Managing yourself includes managing your internal state (how you feel about yourself and others and your emotions), time, relations at work, dealing with conflicts, setbacks, and difficulties, being present and investing in personal growth. Through these coaching sessions, it’s become clear that most of us aren’t even aware of ourselves, take managing ourselves for granted, and float along in our daily lives.

A few participants told me that time management was their biggest challenge, and they wanted to figure out how to be more efficient at doing and completing all the things they wanted to do. They have tried some approaches, which didn’t work. On probing a bit more, I ended up telling them that they don’t have a time-management problem, and their problem is self-management. Time is not a manageable entity — every moment, we inherit a new moment, and the current moment becomes the past. Each moment comes and goes. But, what we do with those moments is manageable.

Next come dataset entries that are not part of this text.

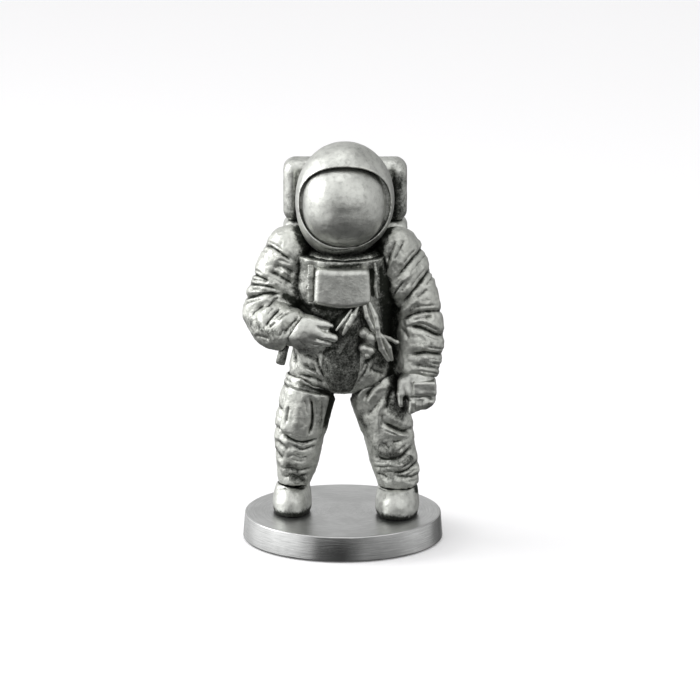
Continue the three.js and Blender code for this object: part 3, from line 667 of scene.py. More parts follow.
def make_visor():
    """A dome, fuller at the top than at the chin, flat behind where it meets its seat."""
    rings, sides = 110, 144
    tilt = np.linspace(-1, 1, rings + 1)[1:-1] * math.pi / 2
    turn = np.linspace(0, 2 * math.pi, sides, endpoint=False)
    height = np.sin(tilt)[:, None]
    power = np.where(height > 0, VISOR_CROWN, VISOR_CHIN)
    around = (1 - np.abs(height) ** power) ** (1 / power)
    grid = np.stack(np.broadcast_arrays(around * np.cos(turn), around * np.sin(turn), height), -1)
    tips = [VISOR_CENTRE - [0, 0, VISOR_RADII[2]], VISOR_CENTRE + [0, 0, VISOR_RADII[2]]]
    points = np.vstack([VISOR_CENTRE + VISOR_RADII * grid.reshape(-1, 3), *tips])
    points[:, 1] = np.minimum(points[:, 1], VISOR_BACK)
    hammered = 0.03 * value_noise(points, 1.6, 8) + 0.014 * value_noise(points, 0.6, 9)
    points += hammered[:, None] * TO_VIEWER
    add_rings("visor_dome", points, rings - 1, sides, "burnished_pewter", ["visor"], hold=0.3)


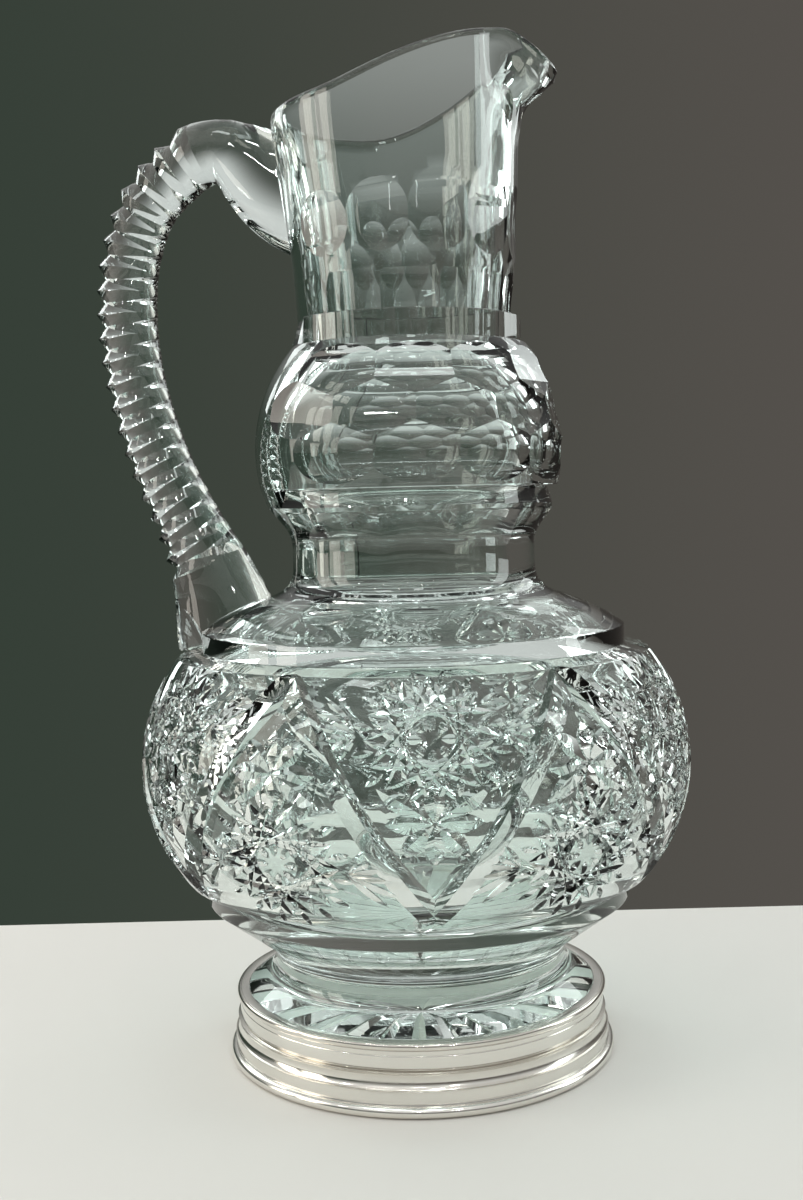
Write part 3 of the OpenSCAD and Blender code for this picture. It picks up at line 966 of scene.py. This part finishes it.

You’re the CEO of yourself — a one-person enterprise — act like one

In the introduction to his classic management book High Output Management, Andy Grove writes that “you are in effect a chief executive of an organization yourself” (see page xv, in the first chapter). Although he expressly referred to middle managers in that chapter, his point applies to everyone.

Imagine yourself being the CEO of a one-person enterprise. To be a functioning enterprise, you have to set a purpose, a strategy, and objectives for yourself. You have a business plan and metrics. You have an operating plan to function as an enterprise.

As a CEO, every day, you get to decide how you’re going to invest your time, which is your primary fixed capital. You choose the activities you want to do and those you don’t want to do. You prioritize. A CEO rarely runs the company based on that morning’s news, social media chatter, or the stock ticker. Same for you. Why let incoming email, meetings, rumination, and doom-scrolling dictate how you spend your time?

Every day, you, the CEO, are accountable for the mood in your company. Have an all-hands with yourself and hear what you are telling yourself. Are you setting a purpose for each day, or are you letting daily activities take you in different directions? Are you mumbling to yourself, giving yourself excuses, or do you sound energetic and joyful with clarity of purpose and action?

Ask yourself about your investment plan for yourself. What skills are you acquiring? What are you learning? What alliances and partnerships are you building? Are you being effective at those partnerships?

When you imagine yourself being a CEO of your one-person enterprise, you don’t take conflicts and setbacks at work personally. You tackle those with strategy and tactics. You realize that your relationship with your employer is fundamentally a business relationship.

I find that such a mental model of being the CEO of a one-person enterprise can build self-awareness. It puts you in a position of driving action, not stagnation. It is an effective tool. Try it out.